In my family, success was closely tied to appearances. No one cared how you felt. It only mattered how you looked. If you looked good, then you were good. So simple, yet so destructive. My father wanted me to look like a girl. "Why don't you wear some of those nice Ship and Shore outfits," he asked me once. Now I know he just wanted me to be happy, and the path to happiness was to look good. At the time I interpreted his request as a demand for me to be someone else, some perfectly attired, traditionally coiffed creature that I could never be.
I spent a lot of time trying to look good. When that didn't make me feel good, I moved to Los Angeles and started wearing the most bizarre outfits I could create on my little Singer 503A. Think shiny black vinyl capes over jumpsuits with padded shoulders the size of small turkeys. Picture pale Oregon skin, spiked hennaed hair, and black-burgundy lipstick. Since then, anytime I feel like I'm losing my sense of self, I shave my head. It's my way of reclaiming my identity.

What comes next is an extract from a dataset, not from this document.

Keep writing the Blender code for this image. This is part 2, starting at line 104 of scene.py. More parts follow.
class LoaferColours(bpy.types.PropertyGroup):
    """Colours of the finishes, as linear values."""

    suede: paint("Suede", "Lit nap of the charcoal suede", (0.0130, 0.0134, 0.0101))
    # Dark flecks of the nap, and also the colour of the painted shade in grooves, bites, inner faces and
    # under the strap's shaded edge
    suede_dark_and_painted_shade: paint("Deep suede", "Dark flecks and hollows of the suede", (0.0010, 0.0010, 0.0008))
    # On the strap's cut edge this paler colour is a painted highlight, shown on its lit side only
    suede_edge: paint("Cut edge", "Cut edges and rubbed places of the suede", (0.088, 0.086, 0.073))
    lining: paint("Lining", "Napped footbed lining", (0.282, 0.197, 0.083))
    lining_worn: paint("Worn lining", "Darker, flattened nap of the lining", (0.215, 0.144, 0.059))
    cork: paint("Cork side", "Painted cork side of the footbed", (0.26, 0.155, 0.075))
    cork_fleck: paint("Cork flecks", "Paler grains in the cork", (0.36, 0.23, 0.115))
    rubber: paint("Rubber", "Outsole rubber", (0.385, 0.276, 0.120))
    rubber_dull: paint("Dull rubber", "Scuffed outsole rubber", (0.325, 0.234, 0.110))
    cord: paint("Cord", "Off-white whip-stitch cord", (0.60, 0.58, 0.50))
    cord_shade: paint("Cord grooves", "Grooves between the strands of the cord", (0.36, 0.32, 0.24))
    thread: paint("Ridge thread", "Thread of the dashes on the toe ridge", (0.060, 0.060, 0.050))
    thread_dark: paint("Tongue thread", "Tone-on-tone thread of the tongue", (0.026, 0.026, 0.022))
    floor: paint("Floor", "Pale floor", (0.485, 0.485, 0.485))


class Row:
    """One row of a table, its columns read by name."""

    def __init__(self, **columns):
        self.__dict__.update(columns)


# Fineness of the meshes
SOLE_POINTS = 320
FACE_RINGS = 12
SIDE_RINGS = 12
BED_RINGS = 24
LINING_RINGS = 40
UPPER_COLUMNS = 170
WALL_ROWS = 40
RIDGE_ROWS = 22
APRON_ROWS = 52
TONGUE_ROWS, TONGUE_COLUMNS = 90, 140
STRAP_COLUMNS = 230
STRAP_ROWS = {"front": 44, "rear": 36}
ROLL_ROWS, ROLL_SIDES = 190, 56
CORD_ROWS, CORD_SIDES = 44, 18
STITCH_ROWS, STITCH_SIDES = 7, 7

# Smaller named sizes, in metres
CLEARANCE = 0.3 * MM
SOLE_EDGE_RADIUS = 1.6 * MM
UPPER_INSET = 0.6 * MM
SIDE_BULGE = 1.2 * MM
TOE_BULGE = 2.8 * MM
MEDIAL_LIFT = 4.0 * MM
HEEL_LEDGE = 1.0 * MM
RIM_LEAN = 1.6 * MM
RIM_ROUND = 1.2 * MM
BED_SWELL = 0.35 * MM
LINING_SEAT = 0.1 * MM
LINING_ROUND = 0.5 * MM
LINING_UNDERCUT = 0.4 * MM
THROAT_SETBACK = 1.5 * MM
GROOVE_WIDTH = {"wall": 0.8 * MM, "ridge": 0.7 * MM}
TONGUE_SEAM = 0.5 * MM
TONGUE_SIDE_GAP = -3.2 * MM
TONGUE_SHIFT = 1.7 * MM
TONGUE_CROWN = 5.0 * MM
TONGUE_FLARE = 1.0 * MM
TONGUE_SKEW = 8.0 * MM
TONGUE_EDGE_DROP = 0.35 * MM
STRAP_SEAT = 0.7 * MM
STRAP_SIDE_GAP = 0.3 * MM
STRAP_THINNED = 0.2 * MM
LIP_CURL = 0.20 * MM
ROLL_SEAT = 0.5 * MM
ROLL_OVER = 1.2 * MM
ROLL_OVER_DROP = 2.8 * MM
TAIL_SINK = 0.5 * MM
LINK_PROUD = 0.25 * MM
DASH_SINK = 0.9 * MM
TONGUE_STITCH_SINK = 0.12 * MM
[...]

I have a co-worker I will call Sheryl. She and I are often mistaken for one another. Because I had a sister, I know what it feels like to be mistaken for another. I'm used to it. When students call out for help, I answer to Carol, Sheryl, and everything in between. It's odd, though, because Sheryl and I look nothing alike. Apart from the obvious facts that we are female and on the downside of middle age, we have few similarities. Sheryl is blonde. I wear a black cap, so who knows what color my hair is. Sheryl wears brightly colored clothes. I strive everyday to impersonate Johnny Cash. I'm pretty sure Sheryl doesn't shop at Goodwill. The only things I buy new are underwear, socks, and shoes: Everything else I wear has been well broken in by someone before me.
In temperament we are dissimilar as well. Sheryl is goodnatured, committed to her job, and devoted to her students. I, on the other hand, am a chronic malcontent, committed to nothing, and devoted mostly to getting enough light. But I do my best to show up and maintain the appearance that I care. After all, I may feel chronically malcontented, but I can look good doing it.